**Written problem:**
Take all the material and copy it exactly.

----

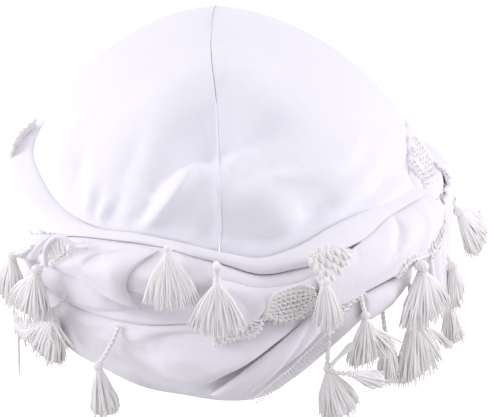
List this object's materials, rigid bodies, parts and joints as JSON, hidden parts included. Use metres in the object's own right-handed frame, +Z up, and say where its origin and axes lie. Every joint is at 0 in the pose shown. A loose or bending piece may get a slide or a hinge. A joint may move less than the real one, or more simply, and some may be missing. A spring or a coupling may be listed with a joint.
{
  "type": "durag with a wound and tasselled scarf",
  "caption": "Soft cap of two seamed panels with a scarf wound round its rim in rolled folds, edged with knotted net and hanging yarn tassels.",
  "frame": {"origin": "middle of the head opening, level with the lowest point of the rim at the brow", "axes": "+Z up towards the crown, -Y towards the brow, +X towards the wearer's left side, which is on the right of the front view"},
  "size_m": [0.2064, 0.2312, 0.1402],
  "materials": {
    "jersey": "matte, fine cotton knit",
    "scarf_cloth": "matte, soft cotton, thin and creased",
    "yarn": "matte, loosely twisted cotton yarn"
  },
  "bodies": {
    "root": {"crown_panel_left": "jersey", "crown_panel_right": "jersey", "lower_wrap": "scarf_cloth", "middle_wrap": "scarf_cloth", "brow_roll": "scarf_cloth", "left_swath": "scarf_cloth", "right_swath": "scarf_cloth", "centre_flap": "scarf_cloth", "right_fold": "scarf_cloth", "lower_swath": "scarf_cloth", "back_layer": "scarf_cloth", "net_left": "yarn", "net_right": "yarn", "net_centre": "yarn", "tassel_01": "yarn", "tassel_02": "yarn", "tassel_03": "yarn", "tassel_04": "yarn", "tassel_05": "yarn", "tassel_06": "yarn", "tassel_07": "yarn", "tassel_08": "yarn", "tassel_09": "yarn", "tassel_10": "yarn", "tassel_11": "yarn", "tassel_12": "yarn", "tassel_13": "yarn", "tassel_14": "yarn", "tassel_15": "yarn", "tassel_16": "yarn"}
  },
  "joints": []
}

----

**Worked solution:**
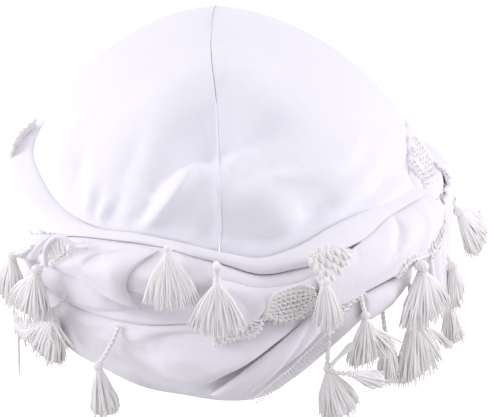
List this object's materials, rigid bodies, parts and joints as JSON, hidden parts included. Use metres in the object's own right-handed frame, +Z up, and say where its origin and axes lie. Every joint is at 0 in the pose shown. A loose or bending piece may get a slide or a hinge. A joint may move less than the real one, or more simply, and some may be missing. A spring or a coupling may be listed with a joint.
{
  "type": "durag with a wound and tasselled scarf",
  "caption": "Soft cap of two seamed panels with a scarf wound round its rim in rolled folds, edged with knotted net and hanging yarn tassels.",
  "frame": {"origin": "middle of the head opening, level with the lowest point of the rim at the brow", "axes": "+Z up towards the crown, -Y towards the brow, +X towards the wearer's left side, which is on the right of the front view"},
  "size_m": [0.2064, 0.2312, 0.1402],
  "materials": {
    "jersey": "matte, fine cotton knit",
    "scarf_cloth": "matte, soft cotton, thin and creased",
    "yarn": "matte, loosely twisted cotton yarn"
  },
  "bodies": {
    "root": {"crown_panel_left": "jersey", "crown_panel_right": "jersey", "lower_wrap": "scarf_cloth", "middle_wrap": "scarf_cloth", "brow_roll": "scarf_cloth", "left_swath": "scarf_cloth", "right_swath": "scarf_cloth", "centre_flap": "scarf_cloth", "right_fold": "scarf_cloth", "lower_swath": "scarf_cloth", "back_layer": "scarf_cloth", "net_left": "yarn", "net_right": "yarn", "net_centre": "yarn", "tassel_01": "yarn", "tassel_02": "yarn", "tassel_03": "yarn", "tassel_04": "yarn", "tassel_05": "yarn", "tassel_06": "yarn", "tassel_07": "yarn", "tassel_08": "yarn", "tassel_09": "yarn", "tassel_10": "yarn", "tassel_11": "yarn", "tassel_12": "yarn", "tassel_13": "yarn", "tassel_14": "yarn", "tassel_15": "yarn", "tassel_16": "yarn"}
  },
  "joints": []
}